Munn also competed for the U.S. Navy in international basketball and tennis competitions at the various Mediterranean ports where the USS Missouri stopped. Mrs. Bumpus has a copy of a Turkish newspaper touting Munn's 1946 tennis match -- which he won -- against a Turkish champion.

Munn and his wife later moved to Lampasas, where the Beach Jumper veteran worked for his father in-law, R.J. Paine, at Lampasas Federal Savings & Loan and Paine Insurance Agency. Munn later owned the insurance agency and became president of Lampasas Federal Savings & Loan.

The Munns' seven children live throughout Texas: Mrs. Bumpus, Theresa McDonald, Susie Pringle and Karen Sugg in Lampasas; Chris Munn in Leander; Thomas Munn in Alpine; and David Munn in the Houston suburb of Cypress.
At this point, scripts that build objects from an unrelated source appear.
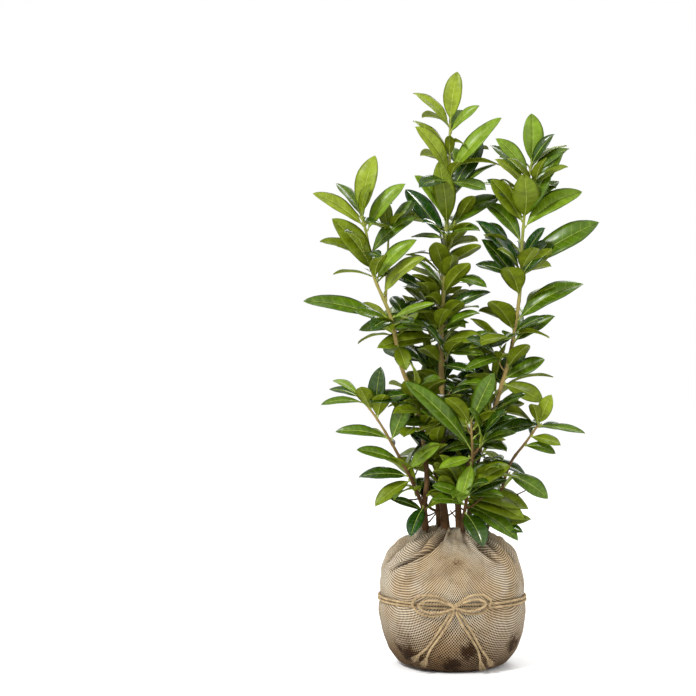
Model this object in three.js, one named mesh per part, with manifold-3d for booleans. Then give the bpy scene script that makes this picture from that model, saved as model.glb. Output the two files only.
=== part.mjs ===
// Cherry laurel sapling with a burlap-wrapped root ball, tied round the middle with a doubled twine bow.
// Millimetres, +Z up. The origin is the middle of the flat underside of the root ball; the bow is on the -Y side.
import * as THREE from "three";
import { mergeVertices } from "three/addons/utils/BufferGeometryUtils.js";
import Module from "manifold-3d";

const wasm = await Module();
wasm.setup();

// ---- driving sizes ----
const GAP = 0.45; // clearance between neighbouring pieces

const BALL_SECTORS = 28; // flats round the root ball
const BALL_PROFILE = [
  // radius and height of the wrapped ball, from the underside to the neck
  [84, 0], [103, 7], [121, 30], [136, 70], [140, 106], [135.5, 129],
  [138, 156], [132, 185], [115, 214], [88, 236], [50, 249],
];
const NECK_DIP = 246; // height of the middle of the neck, between the stems
const FOLDS = 10; // gathers of the cloth running up to the neck
const FOLD_DEPTH = 0.035; // depth of a gather, as a share of the radius

const TWINE = 2.2; // half the thickness of the twine
const BAND_HEIGHTS = { upper: 132.5, lower: 126 };
const KNOT = { x: -4, z: 129, width: 9, height: 8.5, depth: 7, lift: 10 };

const BLADE_DEPTH = 5; // from the face of a leaf to the back of its midrib
const BLADE_WIDTH = 0.33; // width of a leaf as a share of its length
const SHORT_LEAF = 112; // leaves shorter than this have fewer sections
const ARCH = 0.07; // rise of the middle of a leaf above the straight line to its tip
const SLEEVE = 3.2; // leaf bases wrapped round the shoot, outside its bark

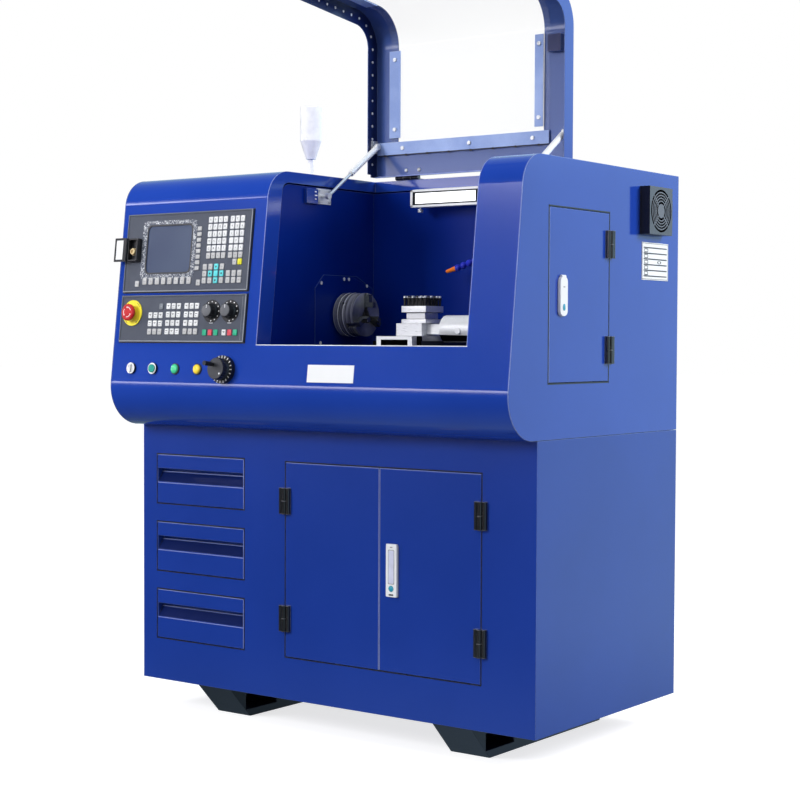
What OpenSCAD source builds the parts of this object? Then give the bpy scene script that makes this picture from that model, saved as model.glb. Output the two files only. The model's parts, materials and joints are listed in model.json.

The Bumpuses, associate members of the U.S. Navy Beach Jumpers Association since 2005, plan to travel to Ocracoke Island for a reunion Oct. 22-24. As part of the gathering, a marker commemorating the Beach Jumpers' service will be dedicated.

With the number of living World War II Beach Jumpers dwindling, John Bumpus said the reunion will give him and his wife an opportunity to hear veterans' reminiscences of their service.

"I'm kind of looking forward to going to that just to see who knows what and what all they remember," he said.

Mrs. Bumpus plans to continue her search for details about her father's life and military service. Although she said family history research can be frustrating when new information proves difficult to find, she said she has enjoyed unearthing some of her father's secrets.

"It's been fun," Mrs. Bumpus said. "I like genealogy, and when it all comes together it's really rewarding."